PROBLEM REQUIREMENTS => Extract each record and reproduce it exactly.

## START LISTING

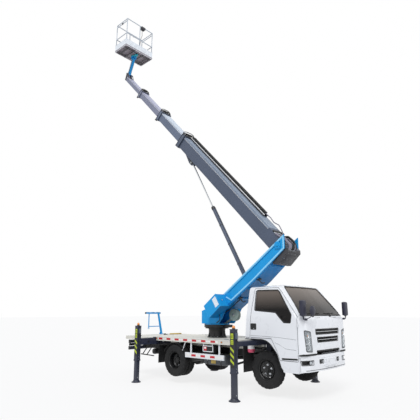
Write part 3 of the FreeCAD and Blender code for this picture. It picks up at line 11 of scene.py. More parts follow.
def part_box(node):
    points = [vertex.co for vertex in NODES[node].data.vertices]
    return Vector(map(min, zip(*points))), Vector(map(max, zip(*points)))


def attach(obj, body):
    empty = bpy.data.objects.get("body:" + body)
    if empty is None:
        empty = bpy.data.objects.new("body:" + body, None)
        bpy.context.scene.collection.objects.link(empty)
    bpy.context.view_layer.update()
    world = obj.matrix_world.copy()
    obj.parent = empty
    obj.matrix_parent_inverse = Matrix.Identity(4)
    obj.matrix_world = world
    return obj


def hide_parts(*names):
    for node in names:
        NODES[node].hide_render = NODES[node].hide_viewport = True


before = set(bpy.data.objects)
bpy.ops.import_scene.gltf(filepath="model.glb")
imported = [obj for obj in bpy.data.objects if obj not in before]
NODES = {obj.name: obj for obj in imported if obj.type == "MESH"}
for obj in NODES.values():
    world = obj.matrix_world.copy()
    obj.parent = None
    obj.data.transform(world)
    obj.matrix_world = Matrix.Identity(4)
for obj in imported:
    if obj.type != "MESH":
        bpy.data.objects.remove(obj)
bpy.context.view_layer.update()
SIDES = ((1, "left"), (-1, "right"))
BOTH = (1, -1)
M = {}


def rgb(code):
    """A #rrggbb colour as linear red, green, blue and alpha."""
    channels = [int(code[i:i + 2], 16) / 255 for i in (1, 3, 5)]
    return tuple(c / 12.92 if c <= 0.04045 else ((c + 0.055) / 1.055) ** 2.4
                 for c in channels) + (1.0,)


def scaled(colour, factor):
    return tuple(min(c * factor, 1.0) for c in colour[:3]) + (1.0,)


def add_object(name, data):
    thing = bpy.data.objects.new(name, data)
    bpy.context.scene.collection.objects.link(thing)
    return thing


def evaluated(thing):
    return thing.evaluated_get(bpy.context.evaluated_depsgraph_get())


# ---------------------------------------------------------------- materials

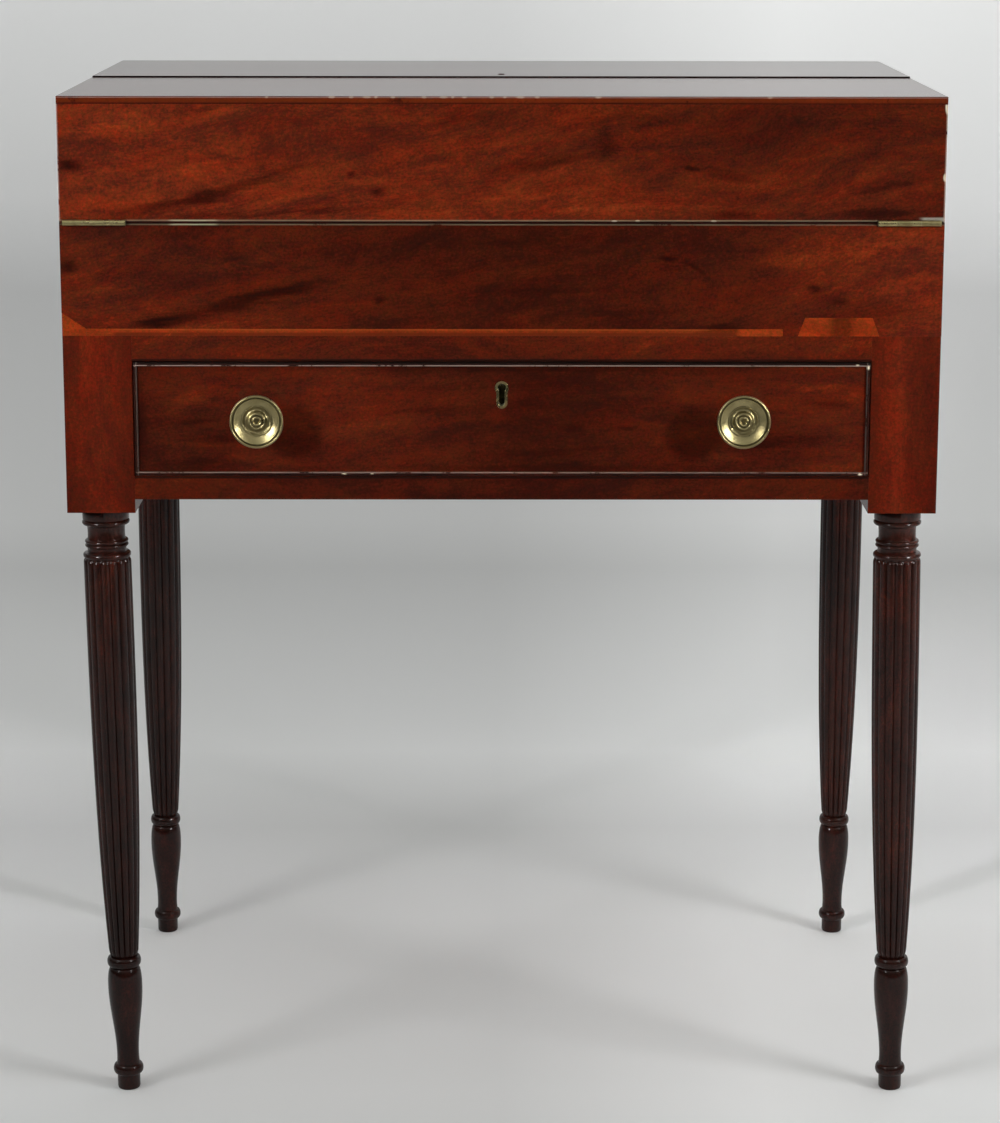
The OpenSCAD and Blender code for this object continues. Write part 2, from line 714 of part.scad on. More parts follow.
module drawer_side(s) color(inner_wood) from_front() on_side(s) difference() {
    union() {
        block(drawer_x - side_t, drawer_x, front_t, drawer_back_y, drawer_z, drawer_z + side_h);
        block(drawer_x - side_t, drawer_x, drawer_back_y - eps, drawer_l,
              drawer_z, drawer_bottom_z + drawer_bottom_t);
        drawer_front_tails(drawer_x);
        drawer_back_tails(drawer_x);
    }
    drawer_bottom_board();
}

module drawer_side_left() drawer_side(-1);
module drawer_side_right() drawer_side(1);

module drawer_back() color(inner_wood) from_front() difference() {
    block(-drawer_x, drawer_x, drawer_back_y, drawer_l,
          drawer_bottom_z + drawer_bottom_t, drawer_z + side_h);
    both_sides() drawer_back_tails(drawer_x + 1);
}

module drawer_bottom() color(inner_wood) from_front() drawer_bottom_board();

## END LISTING

CORRECT RESPONSE =>
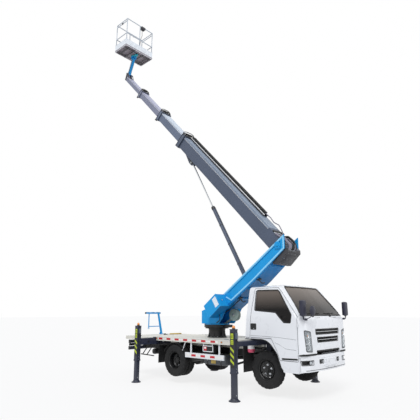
Write part 3 of the FreeCAD and Blender code for this picture. It picks up at line 11 of scene.py. More parts follow.
def part_box(node):
    points = [vertex.co for vertex in NODES[node].data.vertices]
    return Vector(map(min, zip(*points))), Vector(map(max, zip(*points)))


def attach(obj, body):
    empty = bpy.data.objects.get("body:" + body)
    if empty is None:
        empty = bpy.data.objects.new("body:" + body, None)
        bpy.context.scene.collection.objects.link(empty)
    bpy.context.view_layer.update()
    world = obj.matrix_world.copy()
    obj.parent = empty
    obj.matrix_parent_inverse = Matrix.Identity(4)
    obj.matrix_world = world
    return obj


def hide_parts(*names):
    for node in names:
        NODES[node].hide_render = NODES[node].hide_viewport = True


before = set(bpy.data.objects)
bpy.ops.import_scene.gltf(filepath="model.glb")
imported = [obj for obj in bpy.data.objects if obj not in before]
NODES = {obj.name: obj for obj in imported if obj.type == "MESH"}
for obj in NODES.values():
    world = obj.matrix_world.copy()
    obj.parent = None
    obj.data.transform(world)
    obj.matrix_world = Matrix.Identity(4)
for obj in imported:
    if obj.type != "MESH":
        bpy.data.objects.remove(obj)
bpy.context.view_layer.update()
SIDES = ((1, "left"), (-1, "right"))
BOTH = (1, -1)
M = {}


def rgb(code):
    """A #rrggbb colour as linear red, green, blue and alpha."""
    channels = [int(code[i:i + 2], 16) / 255 for i in (1, 3, 5)]
    return tuple(c / 12.92 if c <= 0.04045 else ((c + 0.055) / 1.055) ** 2.4
                 for c in channels) + (1.0,)


def scaled(colour, factor):
    return tuple(min(c * factor, 1.0) for c in colour[:3]) + (1.0,)


def add_object(name, data):
    thing = bpy.data.objects.new(name, data)
    bpy.context.scene.collection.objects.link(thing)
    return thing


def evaluated(thing):
    return thing.evaluated_get(bpy.context.evaluated_depsgraph_get())


# ---------------------------------------------------------------- materials

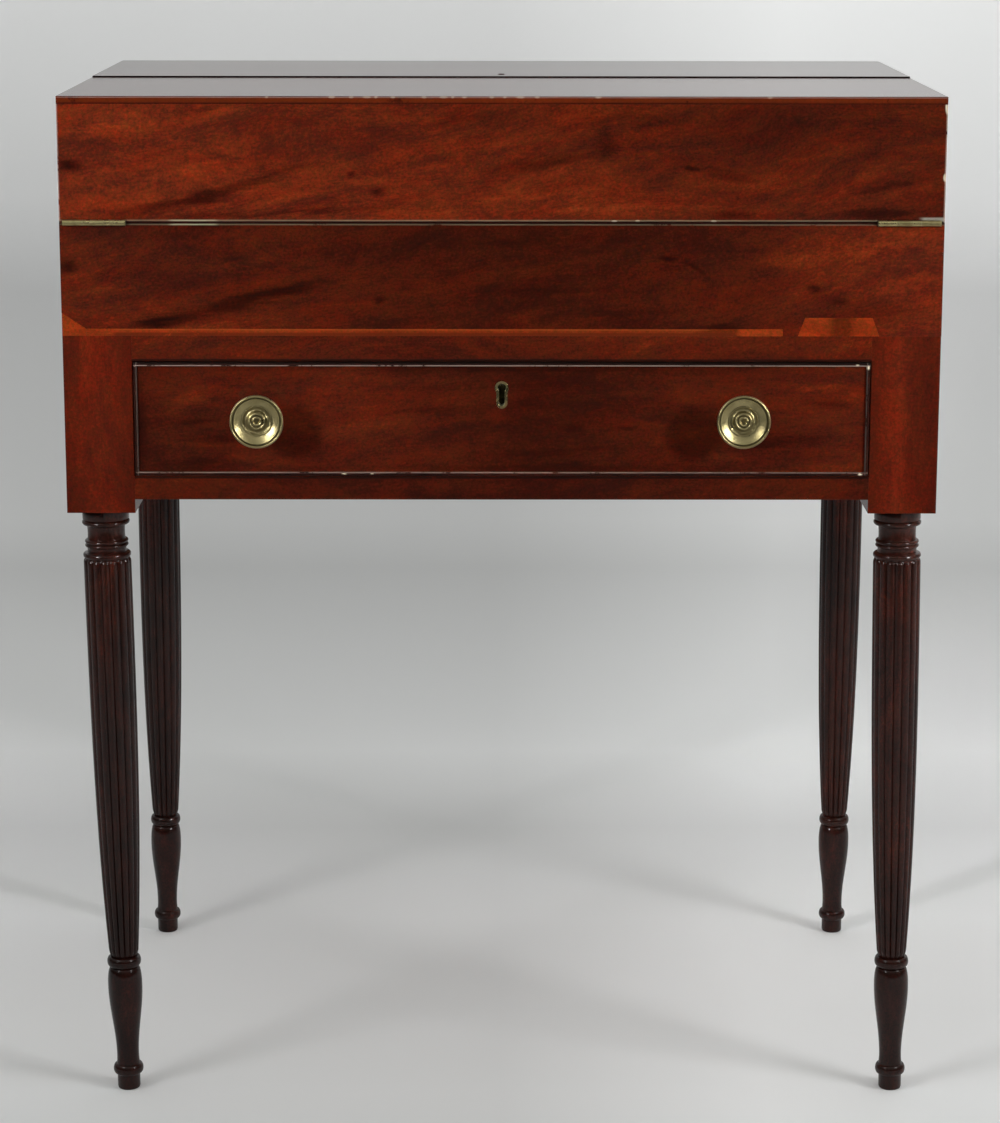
The OpenSCAD and Blender code for this object continues. Write part 2, from line 714 of part.scad on. More parts follow.
module drawer_side(s) color(inner_wood) from_front() on_side(s) difference() {
    union() {
        block(drawer_x - side_t, drawer_x, front_t, drawer_back_y, drawer_z, drawer_z + side_h);
        block(drawer_x - side_t, drawer_x, drawer_back_y - eps, drawer_l,
              drawer_z, drawer_bottom_z + drawer_bottom_t);
        drawer_front_tails(drawer_x);
        drawer_back_tails(drawer_x);
    }
    drawer_bottom_board();
}

module drawer_side_left() drawer_side(-1);
module drawer_side_right() drawer_side(1);

module drawer_back() color(inner_wood) from_front() difference() {
    block(-drawer_x, drawer_x, drawer_back_y, drawer_l,
          drawer_bottom_z + drawer_bottom_t, drawer_z + side_h);
    both_sides() drawer_back_tails(drawer_x + 1);
}

module drawer_bottom() color(inner_wood) from_front() drawer_bottom_board();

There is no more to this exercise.